South Africa will continue to lend a hand to African institutions to ensure that the dream of a better Africa is realised, President Jacob Zuma said on Thursday.
Speaking after receiving letters of credence from ambassadors and high commissioners designate at the Sefako M Makgatho Presidential Guesthouse in Pretoria, President Zuma said South Africa would continue to forge bilateral relations with their countries and others to ensure that Africa becomes a developed continent.
This, he said, would advance the African agenda of peace and political stability.
The President said this after welcoming ambassadors and high commissioners from Sudan, Palestine, Burkina Faso, Comoros, Ethiopia, Thailand, Oman, Pakistan, Haiti and Lesotho to South Africa.
Ambassadors and high commissioners designate presented their letters of credentials to the President before he addressed them on Thursday morning.
President Zuma said after South Africa's May 7 elections, government had plans to participate in all relevant institutions to make Africa a better place to live in.
"In the next five years, we will continue to promote the quest for African solutions for African problems.
"We will continue to strengthen African Union institutions so that the AU can better serve the interests of Africa's people and to promote democracy and good governance.

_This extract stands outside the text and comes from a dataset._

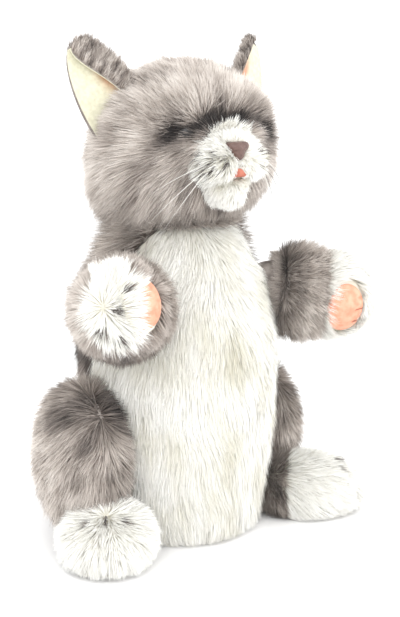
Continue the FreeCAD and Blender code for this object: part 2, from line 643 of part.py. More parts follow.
def legs():
    for side, sign in SIDES:
        turn = f"({sign} * {side}_leg_turn)"

        def round_body(out, ahead):
            """The x and y of a spot given by how far out and ahead it is before the leg is turned."""
            return {"x": f"{sign} * {out} * cos({turn}) + {ahead} * sin({turn})",
                    "y": f"{sign} * {out} * sin({turn}) - {ahead} * cos({turn})"}

        thigh_at = {**round_body("(belly_radius + thigh_stand)", "thigh_front"), "z": f"{side}_thigh_height",
                    "yaw": f"90 - {sign} * 90 + {turn}"}
        foot_at = {"x": f"{sign} * (belly_radius + {side}_foot_stand)", "y": f"-{side}_foot_front", "z": "foot_height",
                   "yaw": f"{sign} * {side}_foot_turn"}

        def thigh_ball(name, inset):
            return ellipsoid(f"{name}_{side}", f"thigh_width - {inset}", f"thigh_depth - {inset}",
                             f"thigh_rise - {inset}", **thigh_at)

        def foot_ball(name, inset):
            return ellipsoid(f"{name}_{side}", f"foot_width - {inset}", f"foot_length - {inset}",
                             f"foot_rise - {inset}", **foot_at)

        def slab(name, low, high):
            """Everything between two heights, or between two distances out from the middle."""
            block = primitive("Box", f"{name}_{side}", Length="6 * belly_radius", Width="6 * belly_radius",
                              Height=f"{high} - ({low})")
            return place(block, x="-3 * belly_radius", y="-3 * belly_radius", z=low)

        # The inner face is flat, square to the hinge, so the leg swings clear of the body.
        wall = cylinder(f"hip_side_{side}", "3 * belly_radius", "belly_radius - hip_sink", yaw=turn, pitch=f"{sign} * 90")
        away = fuse(f"thigh_away_{side}", wall, foot_ball("foot_in_thigh", "0"))
        skin = cut(f"thigh_shell_{side}", thigh_ball("thigh_outside", "0"), thigh_ball("thigh_inside", "plush_wall"))
        part(cut(f"thigh_skin_cut_{side}", skin, away), f"thigh_{side}")
        part(cut(f"thigh_fill_cut_{side}", thigh_ball("thigh_fill", "plush_wall"), away),
             f"thigh_stuffing_{side}")

        # A gathered seam joins the thigh to the flank and is where the leg swings.
        hip_height = f"({side}_thigh_height - hip_drop)"
        inner = f"({sleeve_side(f'({hip_height} + hip_radius)')} + joint_gap)"
        seam = cylinder(f"hip_disc_{side}", "hip_radius", f"belly_radius - hip_sink - {inner}",
                        **round_body(inner, "(-hip_back)"), z=hip_height,
                        yaw=turn, pitch=f"{sign} * 90")
        part(seam, f"hip_seam_{side}")

        # The foot: skin and stuffing above a flat felt sole.
        above = slab("above_sole", "sole_wall", "6 * belly_radius")
        shell = cut(f"foot_shell_{side}", foot_ball("foot_outside", "0"), foot_ball("foot_inside", "plush_wall"))
        part(common(f"foot_skin_cut_{side}", shell, above), f"foot_{side}")
        part(common(f"foot_fill_cut_{side}", foot_ball("foot_fill", "plush_wall"), above),
             f"foot_stuffing_{side}")
        shrink = "sqrt(1 - ((foot_height - sole_wall) / foot_rise)^2)"
        sole = oval_pad(f"sole_{side}", f"foot_length * {shrink}", f"foot_width * {shrink}", "sole_wall",
                        **{**foot_at, "z": "0"})
        part(sole, f"sole_pad_{side}")


# ---------------------------------------------------------------- the tail
def tail_joint():
    """The tail's joint, just outside the back of the sleeve at the height of its seam."""
    return {"y": f"{sleeve_side('tail_height')} + tail_stand", "z": "tail_height"}


def tail():
    where = {**tail_joint(), "yaw": "-tail_turn", "roll": "-(90 - tail_lift)"}
    root_in, end_in = "(tail_root - plush_wall)", "(tail_end - plush_wall)"
    skin = turned("tail_skin", [
        ("0", "-tail_root", "x", "0"),
        ("tail_root", "0"),
        ("tail_end", "tail_length", "x", "0"),
        ("0", "tail_length + tail_end"),
        ("0", f"tail_length + {end_in}", "x", "0"),
        (end_in, "tail_length"),
        (root_in, "0", "x", "0"),
        ("0", f"-{root_in}"),
    ], **where)
    part(skin, "tail")
    fill = turned("tail_fill", [
        ("0", f"-{root_in}", "x", "0"),
        (root_in, "0"),
        (end_in, "tail_length", "x", "0"),
        ("0", f"tail_length + {end_in}"),
    ], **where)
    part(fill, "tail_stuffing")


sleeve()
neck()
snout = head()
ears()
whiskers(snout)
arms()
legs()
tail()

# ---------------------------------------------------------------- check and write
doc.recompute()
for thing in doc.Objects:
    if "Invalid" in thing.State or "Error" in thing.State:
        raise RuntimeError(f"{thing.Name} ({thing.Label}) did not build: {thing.State}")
os.makedirs("parts", exist_ok=True)
for thing in parts:
    shape = thing.Shape
    if shape.isNull() or not shape.isValid() or not shape.Solids:
        raise RuntimeError(f"{thing.Label} has no sound solid")
    shape.exportStep(os.path.join("parts", thing.Label + ".step"))
    print(f"{thing.Label:26s} {shape.Volume:10.1f} mm3  {len(shape.Solids)} solid")
print(len(parts), "parts")
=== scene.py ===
import bpy
import numpy as np
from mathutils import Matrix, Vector


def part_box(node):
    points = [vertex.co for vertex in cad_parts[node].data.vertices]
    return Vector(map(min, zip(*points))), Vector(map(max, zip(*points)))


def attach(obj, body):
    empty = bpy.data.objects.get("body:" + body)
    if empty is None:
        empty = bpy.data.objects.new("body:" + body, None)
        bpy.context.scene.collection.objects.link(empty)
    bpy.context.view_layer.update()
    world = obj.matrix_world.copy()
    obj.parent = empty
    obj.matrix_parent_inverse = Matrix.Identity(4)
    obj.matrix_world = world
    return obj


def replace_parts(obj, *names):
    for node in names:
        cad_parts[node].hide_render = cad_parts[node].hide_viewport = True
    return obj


# A kitten hand puppet in long plush, sitting on its hem and its two hind feet.
# Shapes are worked out in millimetres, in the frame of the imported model: the kitten
# faces -Y, its left side is +X, and the floor is z = 0.
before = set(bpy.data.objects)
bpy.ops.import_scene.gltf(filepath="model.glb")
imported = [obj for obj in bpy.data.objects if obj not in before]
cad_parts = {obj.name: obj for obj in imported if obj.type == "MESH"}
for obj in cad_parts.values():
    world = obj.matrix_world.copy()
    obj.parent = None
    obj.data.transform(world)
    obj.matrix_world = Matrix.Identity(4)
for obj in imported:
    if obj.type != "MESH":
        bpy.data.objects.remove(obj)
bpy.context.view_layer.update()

# ------------------------------------------------------------------ back and belly panels
# The body is a sleeve for the hand, sewn from two pieces of knitted plush: a grey back
# and a white belly whose side seams run up to the throat. The pile is long and is
# brushed down, and the arms come out of round armholes.
HEM_HEIGHT, HEM_RADIUS = 7, 45
BELLY_HEIGHT, BELLY_RADIUS = 112, 56
CHEST_CENTRE, CHEST_RADIUS = 158, 40
FLANK_BOW, DOME_FOOT = 103.8, 170.4
SEAM_BACK, SEAM_LEAN = 5, 0.249
PLUSH_WALL = 3
SHOULDERS = {"left": np.array([53.44, -23.79, 145]), "right": np.array([-53.44, -23.79, 145])}
ARMHOLE = 17.8


def colour(red, green, blue):
    """A colour as a screen shows it, 0 to 255 a channel, turned into light by the screen's own curve."""
    channel = np.array([red, green, blue]) / 255
    light = np.where(channel < 0.04045, channel / 12.92, ((channel + 0.055) / 1.055) ** 2.4)
    return (*light.tolist(), 1.0)


def ramp(tree, source, stops):
    """A colour ramp from stops of (position, colour), read at source."""
    made = tree.nodes.new("ShaderNodeValToRGB")
    elements = made.color_ramp.elements
    while len(elements) < len(stops):
        elements.new(0.5)
    for element, (position, shade) in zip(elements, stops):
        element.position, element.color = position, shade
    tree.links.new(source, made.inputs["Fac"])
    return made.outputs["Color"]


def times(tree, first, second):
    """Two colours multiplied."""
    made = tree.nodes.new("ShaderNodeMix")
    made.data_type, made.blend_type = "RGBA", "MULTIPLY"
    made.inputs["Factor"].default_value = 1
    tree.links.new(first, made.inputs["A"])
    tree.links.new(second, made.inputs["B"])
    return made.outputs["Result"]


def fresh(name, roughness, sheen=0.0):
    """A new material and its shader, with the constant parts of its finish."""
    material = bpy.data.materials.new(name)
    material.use_nodes = True
    shader = material.node_tree.nodes["Principled BSDF"]
    shader.inputs["Roughness"].default_value = roughness
    shader.inputs["Sheen Weight"].default_value = sheen
    shader.inputs["Specular IOR Level"].default_value = 0.25
    return material, material.node_tree, shader


def noise_over(tree, scale, detail=2):
    """Cloudy noise that stays with the piece, scale to a metre."""
    place = tree.nodes.new("ShaderNodeTexCoord")
    made = tree.nodes.new("ShaderNodeTexNoise")
    made.inputs["Scale"].default_value, made.inputs["Detail"].default_value = scale, detail
    tree.links.new(place.outputs["Object"], made.inputs["Vector"])
    return made.outputs["Fac"]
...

"We will contribute to the African agenda for industrialisation and regional integration for sustainable and inclusive development," he said.
He also said South Africa will continue to cooperate with African countries to explore economic opportunities, and added that 40 SA companies are currently investors in the continent - up from 10 in 1994.
"We are committed to multilateral relations and cooperation, from matters related to world security to issues of climate change and solidarity with progressive movements and countries.
"We will continue to promote the reform of the UN Security Council so that it becomes more accountable, democratic and representative...
"We will continue to advocate for the reform of other global governance institutions, such as the financial institutions such as the financial institutions so that their decisions promote equity and fairness.
"There is a lot that we will be working on with our respective countries to take forward these and many other international cooperation objectives," he said.
After welcoming his guests, President Zuma said while the ambassadors and high commissioners should enjoy Pretoria - the "Jacaranda city" - and also explore the beautiful country, they should take note that South Africa was now a better place to live in after 20 years of democracy.
He said millions of South Africans who were previously oppressed by the apartheid regime now enjoyed the benefits of decent housing, electricity and water, among other social security services.
He said that on the international front, South Africa has, over the past 20 years, advanced the African agenda while contributing to South-South cooperation.
These include SA's involvement in the implementation of the Nepad (New Partnership for Africa's Development) and the African Peer Review Mechanism, and the building of a security architecture that can respond rapidly to a crisis.
"Beyond the elections, work must continue to strengthen bilateral relations with your respective countries and governments.
"We will be continuing with the good work we have done on international relations since the dawn of freedom," President Zuma said.